Alistair Lexden has, on many occasions, condemned Boris Johnson’s Northern Ireland Protocol of 2019. It created an intolerable trade barrier within the UK and provoked uproar among Unionists in Northern Ireland. The Democratic Unionist Party (DUP) left the Northern Ireland Assembly in protest. Fundamental changes have now been made to the Protocol as a result of the Windsor Framework, agreed at the end of February after intense negotiations with the EU. Though the Framework has not won the support of the DUP, it is a considerable achievement, as Alistair Lexden stressed in the following short speech delivered in the Lords on 29 March. He said:
We should recognise that It is entirely understandable that the Democratic Unionist Party should find it impossible to support the Windsor Framework in its current form.
It was betrayed by Boris Johnson in 2019, and it is natural that it should seek a complete reversal of that betrayal.
In the Northern Ireland elections last year, it set out fully the tests against which it would judge any proposals to deal with the acute problems created by the Northern Ireland Protocol.
The party has examined the Windsor Framework carefully against its tests, and concluded that it does not meet them all.
At some point, the DUP will itself be tested—at the ballot box, when the next elections take place in Northern Ireland
Those elections will show whether the party has correctly interpreted the wishes of that part of the electorate which supports it.
In the meantime. the Windsor Framework will be implemented. Our country—our Union as a whole-- will be able judge its efficacy.
That surely is the right way to proceed. Our Prime Minister conducted the negotiations which led to the Framework with immense tenacity and skill, showing a mastery of detail which we have not seen in a holder of his office for quite some time.
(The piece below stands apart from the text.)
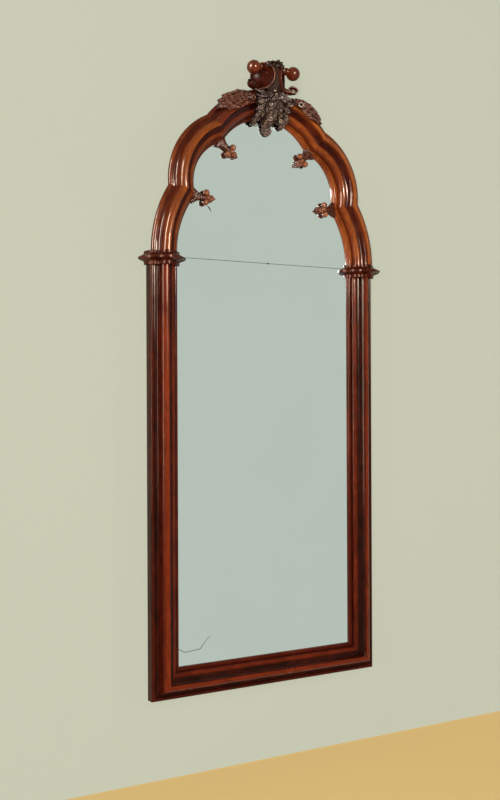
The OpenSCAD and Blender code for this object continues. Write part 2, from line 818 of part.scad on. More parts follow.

Let us see what the implementation of the Framework brings. It may show that further change is needed. In that case the astute negotiator in Number 10 will have further work to do.
But for now, let us rejoice that, surely, there are grounds for satisfaction that Northern Ireland’s Union with the rest of country is infinitely stronger than it was just over a month ago, before the Windsor Framework was agreed. It is a compromise, of course--just like the Belfast Agreement 25 years ago.